Depressionen sind unweigerlich ein komplexes Thema, mit dem sich der Autor mit seiner Figur Nora sensibel aber auch letztlich lebensbejahend auseinandersetzt. Matt Haig will keine psychologischen Ratschläge geben, aber er zeigt empathisch, dass er mit dieser Krankheit und seinen Tiefen sowie dem Kampf, immer wieder nach oben zu kommen und an sich zu glauben, lebt.
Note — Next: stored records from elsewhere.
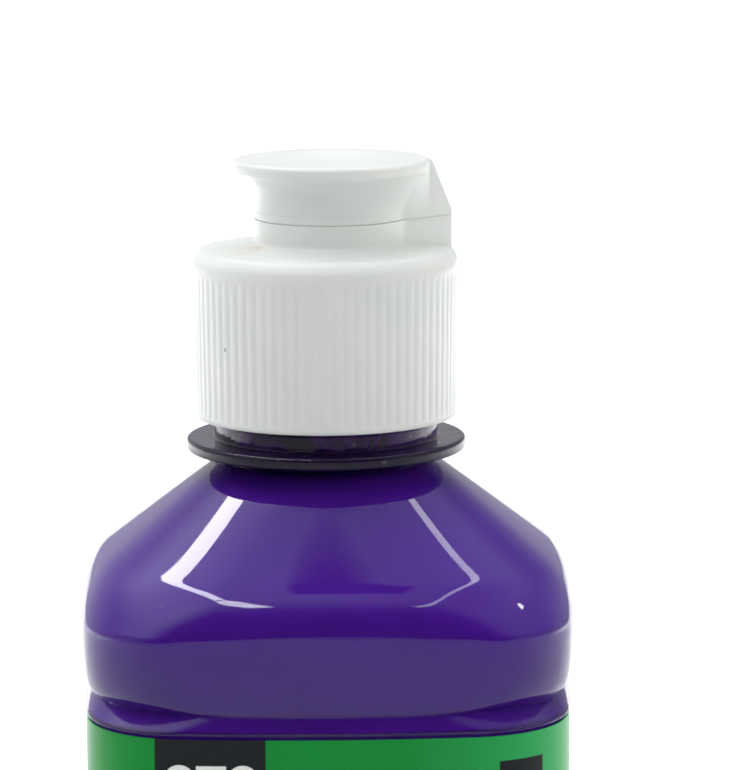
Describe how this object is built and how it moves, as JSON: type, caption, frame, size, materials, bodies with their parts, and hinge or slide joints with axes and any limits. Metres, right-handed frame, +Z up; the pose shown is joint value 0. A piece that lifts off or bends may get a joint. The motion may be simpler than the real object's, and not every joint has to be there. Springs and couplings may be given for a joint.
{
  "type": "squeeze bottle of poster paint",
  "caption": "Square clear squeeze bottle of purple poster paint with a wrap-round label and a ribbed screw cap with a flip-top lid.",
  "frame": {"origin": "centre of the bottle's foot, at the height of the surface it stands on", "axes": "+Z up along the neck's axis; the front of the label faces -Y; +X is to the right when facing the label"},
  "size_m": [0.0586, 0.0586, 0.1323],
  "materials": {
    "clear_pet": "clear, glossy",
    "purple_paint": "wet, seen through the clear wall",
    "printed_film": "printed film, semi-gloss",
    "white_polypropylene": "satin",
    "foam_liner": "matte foam"
  },
  "bodies": {
    "bottle": {"bottle_body": "clear_pet", "paint_fill": "purple_paint", "wrap_label": "printed_film"},
    "liner": {"liner_ring": "foam_liner"},
    "cap": {"cap_base": "white_polypropylene", "living_hinge": "white_polypropylene"},
    "lid": {"flip_lid": "white_polypropylene"}
  },
  "joints": [
    {"name": "cap_lift", "type": "slide", "parent": "bottle", "child": "liner", "axis": [0, 0, 1], "range_m": [0, 0.00716]},
    {"name": "cap_turn", "type": "hinge", "parent": "liner", "child": "cap", "pos_m": [0, 0, 0.102], "axis": [0, 0, 1], "range_deg": [0, 810]},
    {"name": "lid_flip", "type": "hinge", "parent": "cap", "child": "lid", "pos_m": [0.01141, 0.00958, 0.1255], "axis": [-0.6428, 0.766, 0], "range_deg": [0, 130], "deforming": ["living_hinge"]}
  ],
  "couplings": [
    {"joint": "cap_lift", "follows": "cap_turn", "m_per_rad": 0.00050611}
  ]
}
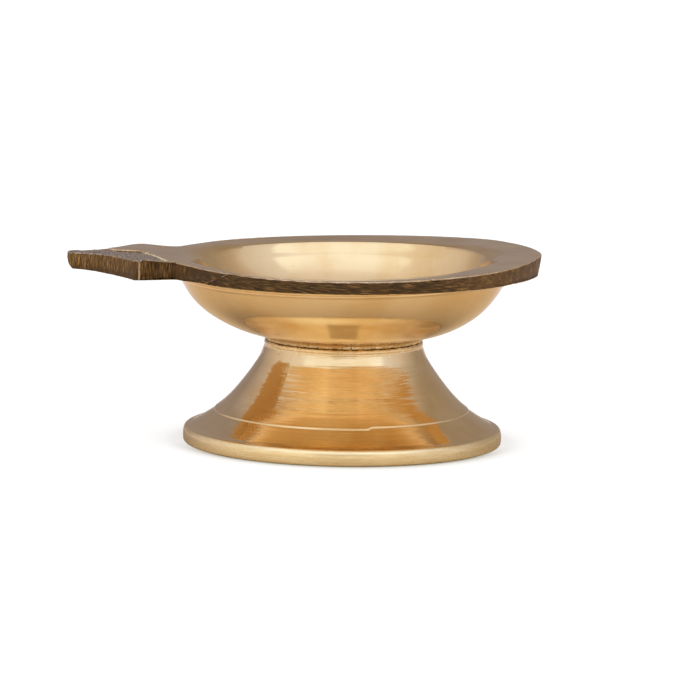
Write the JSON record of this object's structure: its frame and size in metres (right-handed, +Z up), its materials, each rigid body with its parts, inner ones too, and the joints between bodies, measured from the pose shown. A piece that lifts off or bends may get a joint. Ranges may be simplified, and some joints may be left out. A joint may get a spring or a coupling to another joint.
{
  "type": "oil lamp",
  "caption": "Diya oil lamp: shallow cast bowl with a thick leaf-shaped rim, blunt lip and flat handle, screwed onto a hollow flared foot.",
  "frame": {"origin": "centre of the foot's ring on the surface that the lamp stands on, on the axis of the foot and the stud", "axes": "+Z up along the stud, +X from the handle towards the lip"},
  "size_m": [0.1308, 0.103, 0.0533],
  "materials": {
    "bowl_brass": "polished cast brass, lathe marks, rough-filed rim edge",
    "foot_brass": "polished turned brass with fine lathe marks",
    "hardware_brass": "plain dull brass",
    "washer_steel": "zinc plated"
  },
  "bodies": {
    "foot": {"foot": "foot_brass", "washer": "washer_steel", "nut": "hardware_brass"},
    "stud": {"stud": "hardware_brass"},
    "bowl": {"bowl": "bowl_brass"}
  },
  "joints": [
    {"name": "bowl_lift", "type": "slide", "parent": "foot", "child": "stud", "axis": [0, 0, 1], "range_m": [0, 0.008]},
    {"name": "bowl_turn", "type": "hinge", "parent": "stud", "child": "bowl", "pos_m": [0, 0, 0.0286], "axis": [0, 0, 1], "range_deg": [0, 2880]}
  ],
  "couplings": [
    {"joint": "bowl_lift", "follows": "bowl_turn", "m_per_rad": 0.00015915}
  ]
}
„Die Mitternachtsbibliothek“ ist ein intensiver Roman, der nachdenklich macht und letztlich zeigt, dass jedes Leben Potenzial in sich hat, aber nicht immer einfach ist, zu entdecken und dann auszuleben. „Denn das Unmögliche geschieht dadurch, dass man lebt.“ Und dafür gehört immer wieder mal mehr oder weniger Mut.
Das Cover und die liebevolle Buchinnengestaltung mit einem Rückgabe-Terminzettel auf der ersten Seite, wie einem leeren Umschlag auf der letzten Seite passen mehrdeutig perfekt.